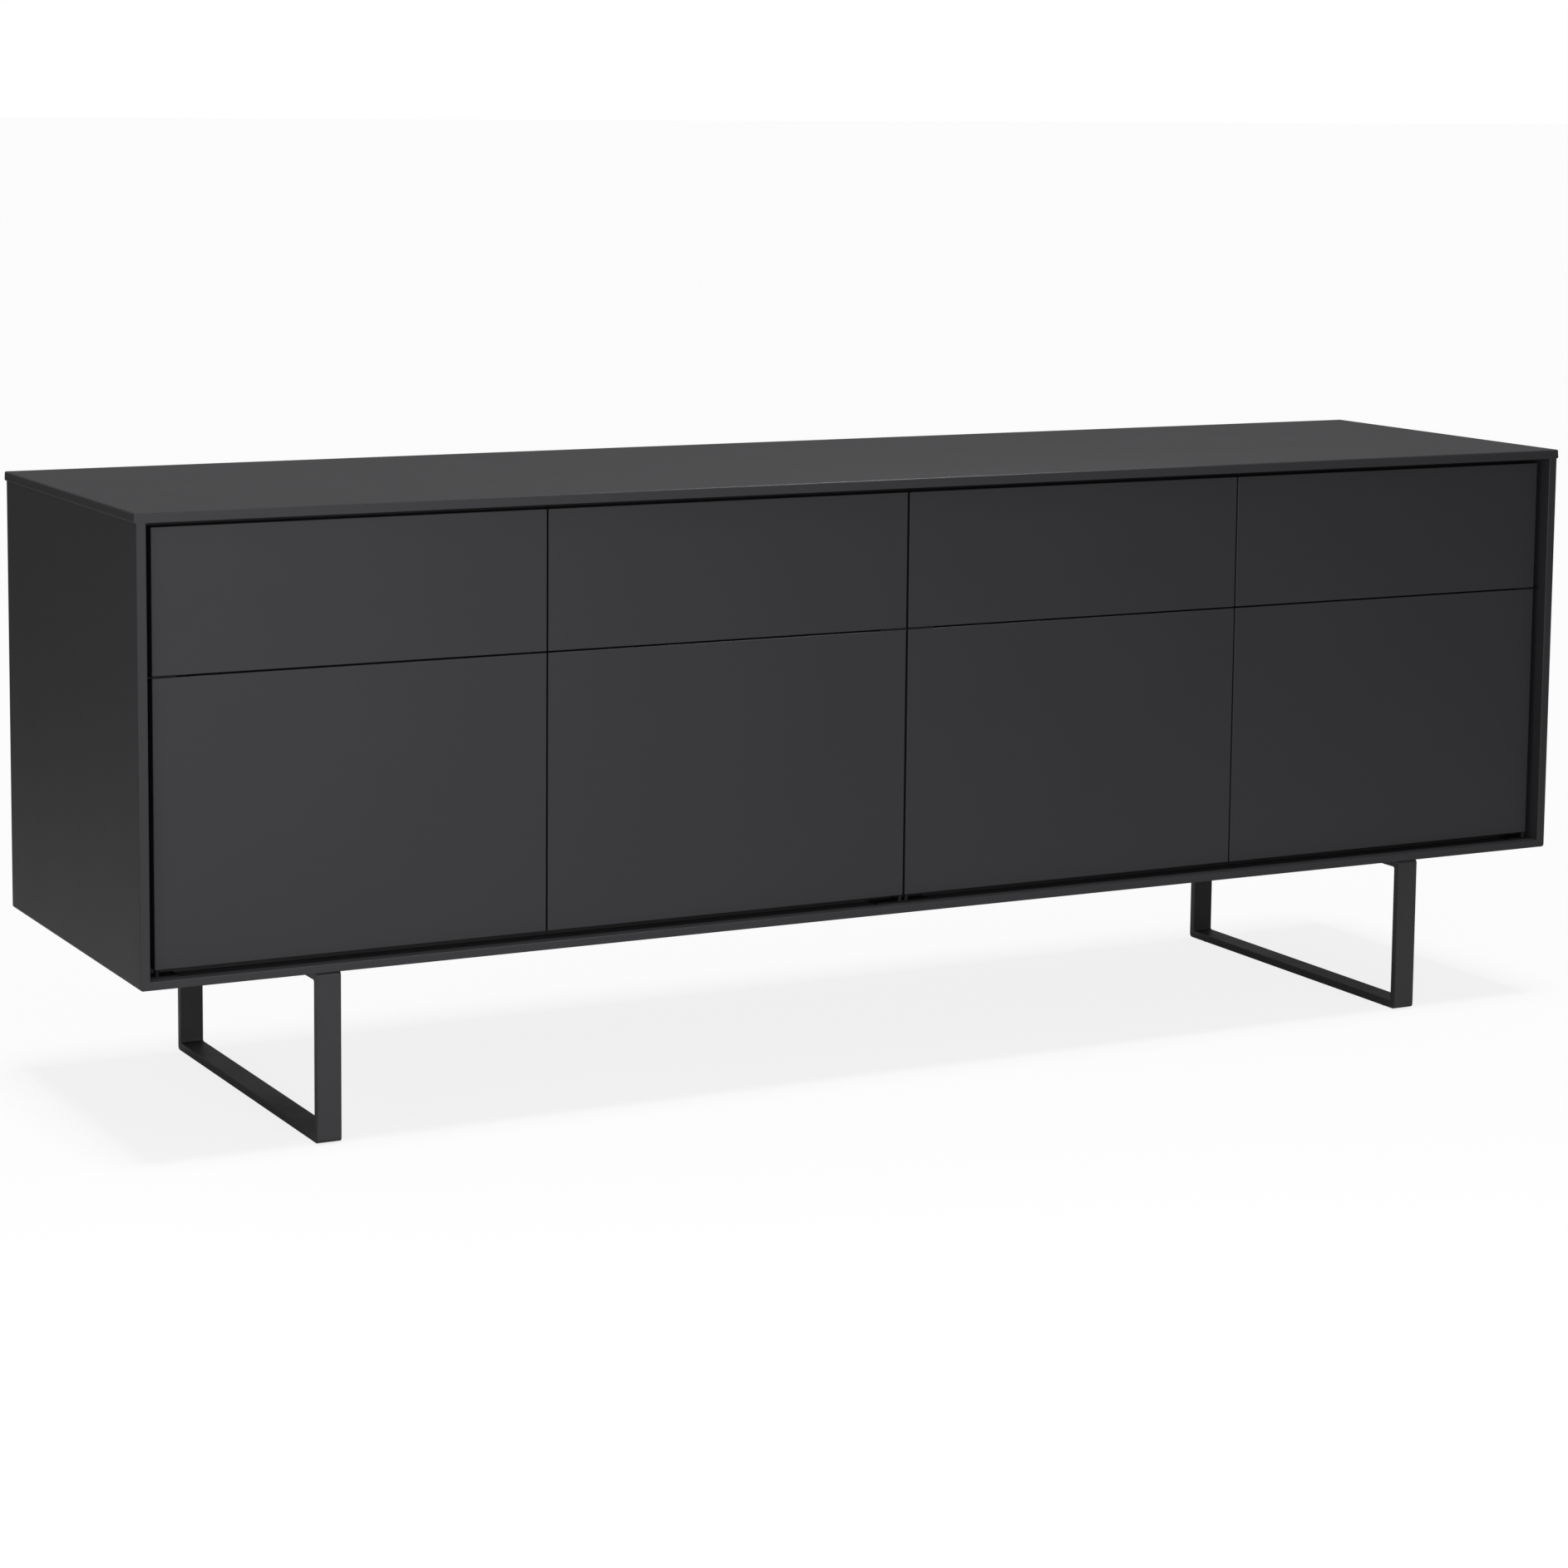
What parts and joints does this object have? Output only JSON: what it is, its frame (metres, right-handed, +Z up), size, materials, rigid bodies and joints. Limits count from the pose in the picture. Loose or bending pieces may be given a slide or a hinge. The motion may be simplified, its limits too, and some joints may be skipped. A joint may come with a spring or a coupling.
{
  "type": "sideboard",
  "caption": "Low sideboard on sled legs, with inset handleless drawer fronts over doors and a shadow gap all round.",
  "frame": {"origin": "on the floor, under the middle of the whole piece", "axes": "+Z up, front towards -Y, +X along the length, to the right of someone facing the front"},
  "size_m": [2, 0.5, 0.75],
  "materials": {
    "lacquer": "matte anthracite lacquer on fibreboard",
    "interior_lacquer": "matte melamine, same tone",
    "steel_paint": "fine-textured matte powder coat",
    "zinc": "zinc plated",
    "plastic": "moulded, matte"
  },
  "bodies": {
    "carcass": {"top_board": "lacquer", "carcass_bottom": "lacquer", "side_left": "lacquer", "side_right": "lacquer", "sub_top": "interior_lacquer", "inner_side_left": "interior_lacquer", "inner_side_right": "interior_lacquer", "inner_bottom": "interior_lacquer", "centre_divider": "interior_lacquer", "back_panel": "interior_lacquer", "deck_left": "interior_lacquer", "deck_right": "interior_lacquer", "drawer_partition_left": "interior_lacquer", "drawer_partition_right": "interior_lacquer", "shelf_left": "interior_lacquer", "shelf_right": "interior_lacquer", "sled_left": "steel_paint", "sled_right": "steel_paint", "glide_front_left": "plastic", "glide_rear_left": "plastic", "glide_front_right": "plastic", "glide_rear_right": "plastic", "pivot_lower_left": "steel_paint", "pivot_lower_centre": "steel_paint", "pivot_lower_right": "steel_paint", "pivot_upper_left": "steel_paint", "pivot_upper_centre": "steel_paint", "pivot_upper_right": "steel_paint", "latch_housing_1": "plastic", "latch_housing_2": "plastic", "latch_housing_3": "plastic", "latch_housing_4": "plastic", "runner_1_left": "zinc", "runner_1_right": "zinc", "runner_2_left": "zinc", "runner_2_right": "zinc", "runner_3_left": "zinc", "runner_3_right": "zinc", "runner_4_left": "zinc", "runner_4_right": "zinc"},
    "door_1": {"door_1": "lacquer"},
    "drawer_1": {"drawer_front_1": "lacquer", "drawer_box_1": "interior_lacquer", "drawer_bottom_1": "interior_lacquer"},
    "plunger_1": {"latch_plunger_1": "plastic"},
    "door_2": {"door_2": "lacquer"},
    "drawer_2": {"drawer_front_2": "lacquer", "drawer_box_2": "interior_lacquer", "drawer_bottom_2": "interior_lacquer"},
    "plunger_2": {"latch_plunger_2": "plastic"},
    "door_3": {"door_3": "lacquer"},
    "drawer_3": {"drawer_front_3": "lacquer", "drawer_box_3": "interior_lacquer", "drawer_bottom_3": "interior_lacquer"},
    "plunger_3": {"latch_plunger_3": "plastic"},
    "door_4": {"door_4": "lacquer"},
    "drawer_4": {"drawer_front_4": "lacquer", "drawer_box_4": "interior_lacquer", "drawer_bottom_4": "interior_lacquer"},
    "plunger_4": {"latch_plunger_4": "plastic"}
  },
  "joints": [
    {"name": "drawer_1_slide", "type": "slide", "parent": "carcass", "child": "drawer_1", "axis": [0, -1, 0], "range_m": [0, 0.38]},
    {"name": "drawer_2_slide", "type": "slide", "parent": "carcass", "child": "drawer_2", "axis": [0, -1, 0], "range_m": [0, 0.38]},
    {"name": "drawer_3_slide", "type": "slide", "parent": "carcass", "child": "drawer_3", "axis": [0, -1, 0], "range_m": [0, 0.38]},
    {"name": "drawer_4_slide", "type": "slide", "parent": "carcass", "child": "drawer_4", "axis": [0, -1, 0], "range_m": [0, 0.38]},
    {"name": "door_1_hinge", "type": "hinge", "parent": "carcass", "child": "door_1", "pos_m": [-0.973, -0.233, 0.391], "axis": [0, 0, -1], "range_deg": [0, 90]},
    {"name": "door_2_hinge", "type": "hinge", "parent": "carcass", "child": "door_2", "pos_m": [-0.0045, -0.233, 0.391], "axis": [0, 0, 1], "range_deg": [0, 90]},
    {"name": "door_3_hinge", "type": "hinge", "parent": "carcass", "child": "door_3", "pos_m": [0.0045, -0.233, 0.391], "axis": [0, 0, -1], "range_deg": [0, 90]},
    {"name": "door_4_hinge", "type": "hinge", "parent": "carcass", "child": "door_4", "pos_m": [0.973, -0.233, 0.391], "axis": [0, 0, 1], "range_deg": [0, 90]},
    {"name": "plunger_1_push", "type": "slide", "parent": "carcass", "child": "plunger_1", "axis": [0, 1, 0], "range_m": [0, 0.0025], "stiffness_N_per_m": 400},
    {"name": "plunger_2_push", "type": "slide", "parent": "carcass", "child": "plunger_2", "axis": [0, 1, 0], "range_m": [0, 0.0025], "stiffness_N_per_m": 400},
    {"name": "plunger_3_push", "type": "slide", "parent": "carcass", "child": "plunger_3", "axis": [0, 1, 0], "range_m": [0, 0.0025], "stiffness_N_per_m": 400},
    {"name": "plunger_4_push", "type": "slide", "parent": "carcass", "child": "plunger_4", "axis": [0, 1, 0], "range_m": [0, 0.0025], "stiffness_N_per_m": 400}
  ]
}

· · ·

DIRECTION: Show the lines of the data that hold the word "joints".

RESPONSE:
What parts and joints does this object have? Output only JSON: what it is, its frame (metres, right-handed, +Z up), size, materials, rigid bodies and joints. Limits count from the pose in the picture. Loose or bending pieces may be given a slide or a hinge. The motion may be simplified, its limits too, and some joints may be skipped. A joint may come with a spring or a coupling.
  "joints": [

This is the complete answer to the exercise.